**What you are asked to do:** Retype word for word the lines lying between the line containing "loop.append(band.verts.new((*out_of_round(x, y), point.y)))" and the line containing "for node in", together with those two lines themselves, and nothing besides.

**Supplied material:**
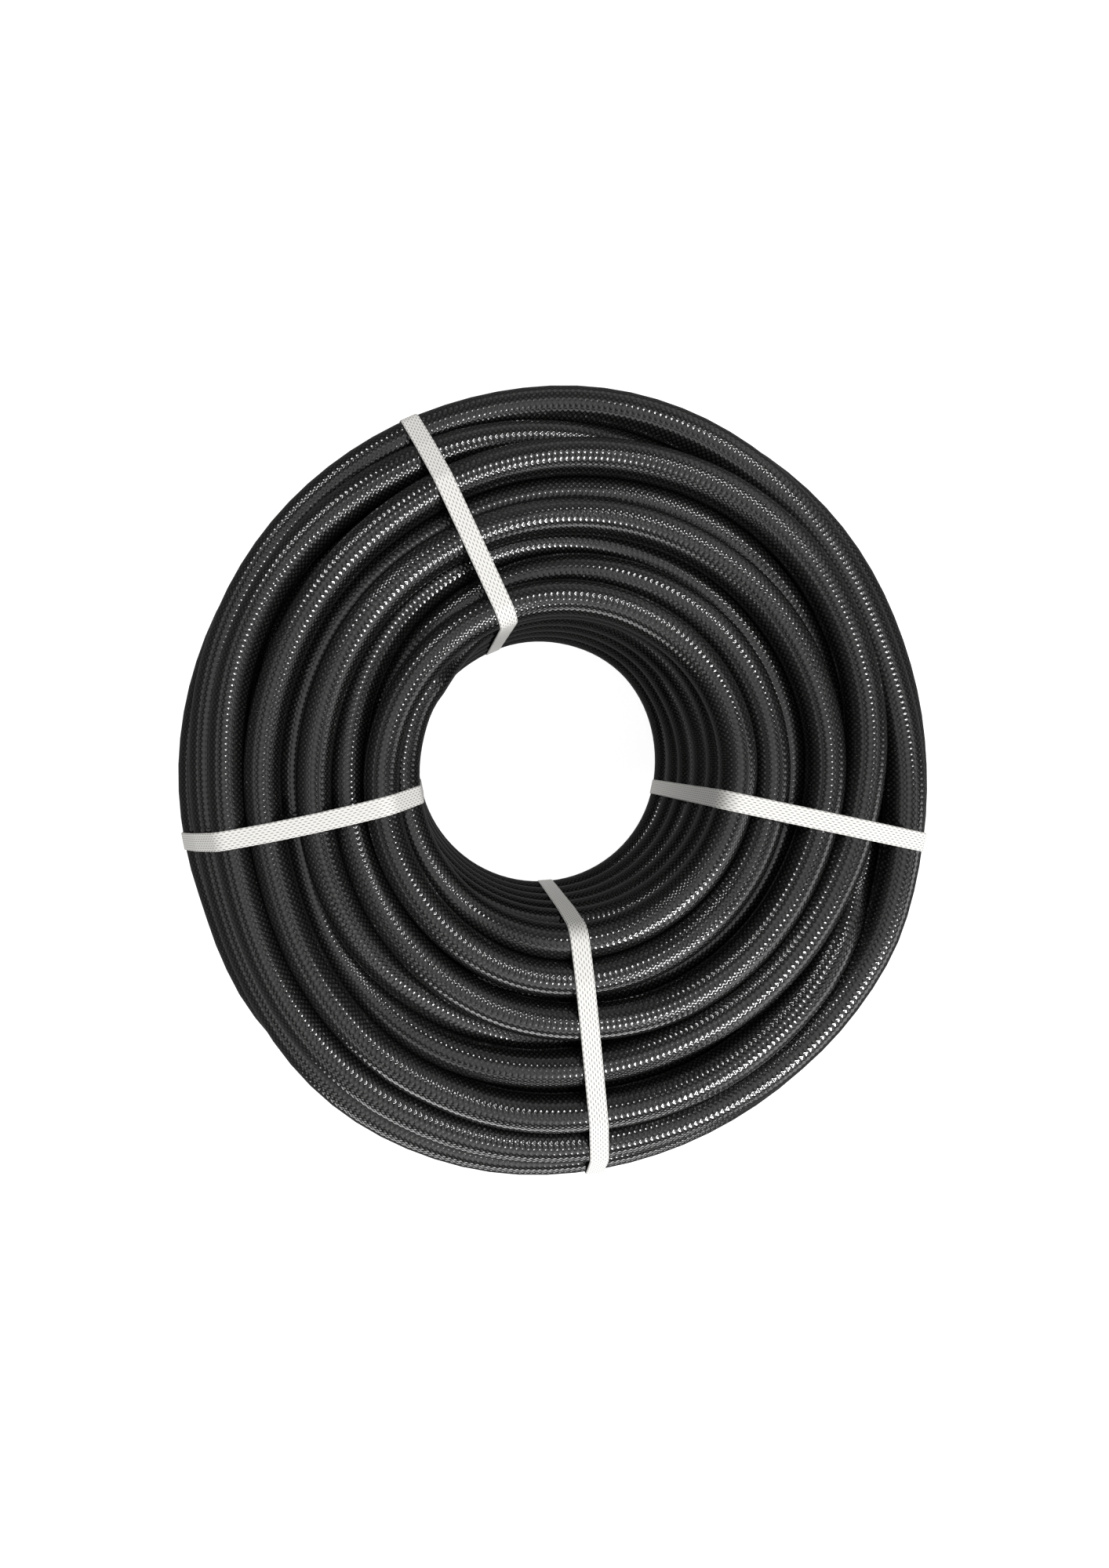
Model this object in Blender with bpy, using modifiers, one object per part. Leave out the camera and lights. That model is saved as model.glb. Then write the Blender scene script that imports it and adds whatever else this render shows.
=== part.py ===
# Coil of soft wash hose, lying flat: one wound ring of hose held by four flat straps.
# Metres, +Z up. The outermost turns are centred on Z, and the straps' undersides lie on z = 0.
import math

import bmesh
import bpy
from mathutils import Vector

# Hose and winding
HOSE_DIAMETER = 0.024
BORE_RADIUS = 0.107        # clear radius inside the innermost turns
OUTER_RADIUS = 0.2785      # mean radius over the outermost turns
COLUMNS = 7                # turns from the bore outwards
LAYERS = 7                 # turns one above another at the bore
SECTION_SIDES = 8          # sides of one turn's section
RING_STEPS = 60

# The bore lies off the outermost turns' centre, and those turns are out of round
BORE_OFFSET = 0.0076
BORE_OFFSET_ANGLE = math.radians(62)
OVAL = 0.0053
OVAL_ANGLE = math.radians(85)

# Straps
STRAP_WIDTH = 0.0125
STRAP_THICKNESS = 0.0007
SEAT_GAP = 0.0003
CORNER_SPACING = 0.006      # nearest two bends of a strap
STRAP_ANGLES = {
    "strap_upper_left": math.radians(113.5),
    "strap_left": math.radians(191),
    "strap_bottom": math.radians(274.5),
    "strap_right": math.radians(348),
}

TURN_RADIUS = HOSE_DIAMETER / 2
FIRST_COLUMN = BORE_RADIUS + TURN_RADIUS
LAST_COLUMN = OUTER_RADIUS - TURN_RADIUS
COLUMN_PITCH = (LAST_COLUMN - FIRST_COLUMN) / (COLUMNS - 1)
RING_BOTTOM = STRAP_THICKNESS + SEAT_GAP
BOTTOM_TURN = RING_BOTTOM + TURN_RADIUS
TOP_TURN = BOTTOM_TURN + (LAYERS - 1) * HOSE_DIAMETER
CORNER = 2 * math.pi / SECTION_SIDES
CREST_HALF = TURN_RADIUS * math.tan(CORNER / 2)


def out_of_round(x, y):
    """Moves a point of the round ring to where the uneven winding has it."""
    radius = math.hypot(x, y)
    angle = math.atan2(y, x)
    share = min(max((radius - FIRST_COLUMN) / (LAST_COLUMN - FIRST_COLUMN), 0.0), 1.0)
    radius += share * OVAL * math.cos(2 * (angle - OVAL_ANGLE))
    offset = (1 - share) * BORE_OFFSET
    return (
        radius * math.cos(angle) + offset * math.cos(BORE_OFFSET_ANGLE),
        radius * math.sin(angle) + offset * math.sin(BORE_OFFSET_ANGLE),
    )


def principled(name, colour, roughness, metallic=0.0):
    material = bpy.data.materials.new(name)
    material.use_nodes = True
    shader = material.node_tree.nodes["Principled BSDF"]
    shader.inputs["Base Color"].default_value = (*colour, 1.0)
    shader.inputs["Roughness"].default_value = roughness
    shader.inputs["Metallic"].default_value = metallic
    return material


def perimeter_turns():
    """Centres (radius, height) of the turns that show: down the outside, in along the
    bottom, up the bore and out along the top. The outside has one turn fewer."""
    middle = (TOP_TURN + BOTTOM_TURN) / 2
    outside = LAYERS - 1
    turns = [
        (LAST_COLUMN, middle + HOSE_DIAMETER * ((outside - 1) / 2 - i)) for i in range(outside)
    ]
    columns = [FIRST_COLUMN + i * COLUMN_PITCH for i in range(COLUMNS - 1)]
    turns += [(radius, BOTTOM_TURN) for radius in reversed(columns)]
    turns += [(FIRST_COLUMN, BOTTOM_TURN + i * HOSE_DIAMETER) for i in range(1, LAYERS)]
    turns += [(radius, TOP_TURN) for radius in columns[1:]]
    return [Vector(turn) for turn in turns]


def ring_outline():
    """Closed outline of the winding's section, with the open sides of each turn's octagon."""
    turns = perimeter_turns()
    points = []
    for i, centre in enumerate(turns):
        before = turns[i - 1]
        after = turns[(i + 1) % len(turns)]
        along = (centre - before).normalized()
        outward = Vector((-along.y, along.x))
        points.append((before + centre) / 2 + outward * CREST_HALF)
        start = math.atan2(before.y - centre.y, before.x - centre.x)
        end = math.atan2(after.y - centre.y, after.x - centre.x)
        if end > start:
            end -= 2 * math.pi
        step = math.floor((start - CORNER / 2) / CORNER)
        while CORNER * (step + 0.5) > end:
            angle = CORNER * (step + 0.5)
            if start - angle > 0.8 * CORNER and angle - end > 0.8 * CORNER:
                reach = TURN_RADIUS / math.cos(CORNER / 2)
                points.append(centre + reach * Vector((math.cos(angle), math.sin(angle))))
            step -= 1
    return points


def turns_left(a, b, c):
    return (b.x - a.x) * (c.y - a.y) - (b.y - a.y) * (c.x - a.x) >= 0


def chain(points):
    """One side of the convex line round the points, in the order given."""
    kept = []
    for point in points:
        while len(kept) > 1 and turns_left(kept[-2], kept[-1], point):
            kept.pop()
        kept.append(point)
    return kept[:-1]


def tight_line(outline):
    """The line (radius, height) that a taut band takes round the whole section."""
    ordered = sorted(outline, key=tuple)
    return chain(ordered) + chain(ordered[::-1])


def thinned(points, spacing):
    """Drops points closer together than the spacing, so each corner keeps a few."""
    kept = [points[0]]
    for point in points[1:]:
        if (point - kept[-1]).length > spacing:
            kept.append(point)
    if (kept[-1] - kept[0]).length <= spacing:
        kept.pop()
    return kept


def offset_line(points, distance):
    """The same closed line moved outwards, with mitred corners."""
    moved = []
    for i, point in enumerate(points):
        a = (point - points[i - 1]).normalized()
        b = (points[(i + 1) % len(points)] - point).normalized()
        normal_a = Vector((-a.y, a.x))
        normal_b = Vector((-b.y, b.x))
        mitre = (normal_a + normal_b).normalized()
        moved.append(point + mitre * (distance / mitre.dot(normal_a)))
    return moved


for thing in list(bpy.data.objects):
    bpy.data.objects.remove(thing, do_unlink=True)

coil_parts = bpy.data.collections.new("soft_wash_hose")
bpy.context.scene.collection.children.link(coil_parts)

hose_black = principled("hose_black", (0.018, 0.017, 0.016), 0.42)
strap_white = principled("strap_white", (0.66, 0.64, 0.59), 0.6)

# The wound ring: the section's outline turned about the bore's axis
outline = ring_outline()
profile_mesh = bpy.data.meshes.new("hose_profile")
profile_mesh.from_pydata(
    [(point.x, 0.0, point.y) for point in outline],
    [(i, (i + 1) % len(outline)) for i in range(len(outline))],
    [],
)
turned = bpy.data.objects.new("hose_profile", profile_mesh)
bpy.context.scene.collection.objects.link(turned)
screw = turned.modifiers.new("turn", "SCREW")
screw.steps = RING_STEPS
screw.render_steps = RING_STEPS
screw.use_merge_vertices = True
screw.merge_threshold = 0.00005
bpy.context.view_layer.update()
depsgraph = bpy.context.evaluated_depsgraph_get()
ring_mesh = bpy.data.meshes.new_from_object(turned.evaluated_get(depsgraph))
bpy.data.objects.remove(turned, do_unlink=True)
for vertex in ring_mesh.vertices:
    vertex.co.x, vertex.co.y = out_of_round(vertex.co.x, vertex.co.y)
ring_mesh.name = "hose_coil"
ring_mesh.materials.clear()
ring_mesh.materials.append(hose_black)
ring_mesh.shade_smooth()
ring_mesh.set_sharp_from_angle(angle=math.radians(60))
coil_parts.objects.link(bpy.data.objects.new("hose_coil", ring_mesh))

# Straps: each a closed band drawn tight round the ring's section, through the bore
FACET_RISE = BORE_RADIUS * (1 - math.cos(math.pi / RING_STEPS))
CHORD_RISE = BORE_RADIUS - math.sqrt(BORE_RADIUS**2 - (STRAP_WIDTH / 2) ** 2)
tight = thinned(tight_line(outline), CORNER_SPACING)
inner_line = offset_line(tight, SEAT_GAP)
outer_line = offset_line(tight, SEAT_GAP + STRAP_THICKNESS)
bore_side = FIRST_COLUMN - CREST_HALF
for name, angle in STRAP_ANGLES.items():
    band = bmesh.new()
    loops = []
    for side in (-STRAP_WIDTH / 2, STRAP_WIDTH / 2):
        for line in (inner_line, outer_line):
            loop = []
            for point in line:
                radius = point.x
                if radius < bore_side:
                    radius -= FACET_RISE + CHORD_RISE
                x = radius * math.cos(angle) - side * math.sin(angle)
                y = radius * math.sin(angle) + side * math.cos(angle)
                loop.append(band.verts.new((*out_of_round(x, y), point.y)))
            loops.append(loop)
    count = len(tight)
    for first, second in ((0, 1), (1, 3), (3, 2), (2, 0)):
        for i in range(count):
            j = (i + 1) % count
            band.faces.new((loops[first][i], loops[first][j], loops[second][j], loops[second][i]))
    bmesh.ops.recalc_face_normals(band, faces=band.faces)
    strap_mesh = bpy.data.meshes.new(name)
    band.to_mesh(strap_mesh)
    band.free()
    strap_mesh.materials.append(strap_white)
    strap_mesh.shade_smooth()
    strap_mesh.set_sharp_from_angle(angle=math.radians(50))
    coil_parts.objects.link(bpy.data.objects.new(name, strap_mesh))
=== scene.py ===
import math

import bpy
import numpy as np
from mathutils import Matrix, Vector


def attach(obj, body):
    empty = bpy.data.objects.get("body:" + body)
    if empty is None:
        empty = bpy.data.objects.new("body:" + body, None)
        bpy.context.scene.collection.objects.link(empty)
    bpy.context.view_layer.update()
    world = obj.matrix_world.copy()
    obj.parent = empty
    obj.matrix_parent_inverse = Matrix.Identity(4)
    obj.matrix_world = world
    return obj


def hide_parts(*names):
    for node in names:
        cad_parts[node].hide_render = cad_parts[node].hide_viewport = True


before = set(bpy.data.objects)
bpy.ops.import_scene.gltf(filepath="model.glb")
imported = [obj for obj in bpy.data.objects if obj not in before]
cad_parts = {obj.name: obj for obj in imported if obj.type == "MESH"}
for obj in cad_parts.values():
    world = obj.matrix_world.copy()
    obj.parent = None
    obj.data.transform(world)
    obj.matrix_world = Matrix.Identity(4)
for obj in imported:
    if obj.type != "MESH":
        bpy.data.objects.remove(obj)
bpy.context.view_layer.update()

# Camera. It looks straight down on the coil from close by, a little left of the bore, so
# the bore's right wall shows. Its place was fitted to the coil's outline and rims in the
# photograph, and the shift puts the coil in the middle of the picture.
CAMERA_PLACE = (-0.0751520161, 0.0184704017, 0.58708)
camera_data = bpy.data.cameras.new("camera")
camera_data.sensor_fit = "AUTO"
camera_data.sensor_width = 36.0
camera_data.lens = 14.83
camera_data.shift_x = 0.0678
camera_data.shift_y = -0.0225
camera_data.clip_start = 0.01
camera = bpy.data.objects.new("camera", camera_data)
camera.location = CAMERA_PLACE
bpy.context.scene.collection.objects.link(camera)
bpy.context.scene.camera = camera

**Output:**
                loop.append(band.verts.new((*out_of_round(x, y), point.y)))
            loops.append(loop)
    count = len(tight)
    for first, second in ((0, 1), (1, 3), (3, 2), (2, 0)):
        for i in range(count):
            j = (i + 1) % count
            band.faces.new((loops[first][i], loops[first][j], loops[second][j], loops[second][i]))
    bmesh.ops.recalc_face_normals(band, faces=band.faces)
    strap_mesh = bpy.data.meshes.new(name)
    band.to_mesh(strap_mesh)
    band.free()
    strap_mesh.materials.append(strap_white)
    strap_mesh.shade_smooth()
    strap_mesh.set_sharp_from_angle(angle=math.radians(50))
    coil_parts.objects.link(bpy.data.objects.new(name, strap_mesh))
=== scene.py ===
import math

import bpy
import numpy as np
from mathutils import Matrix, Vector


def attach(obj, body):
    empty = bpy.data.objects.get("body:" + body)
    if empty is None:
        empty = bpy.data.objects.new("body:" + body, None)
        bpy.context.scene.collection.objects.link(empty)
    bpy.context.view_layer.update()
    world = obj.matrix_world.copy()
    obj.parent = empty
    obj.matrix_parent_inverse = Matrix.Identity(4)
    obj.matrix_world = world
    return obj


def hide_parts(*names):
    for node in names:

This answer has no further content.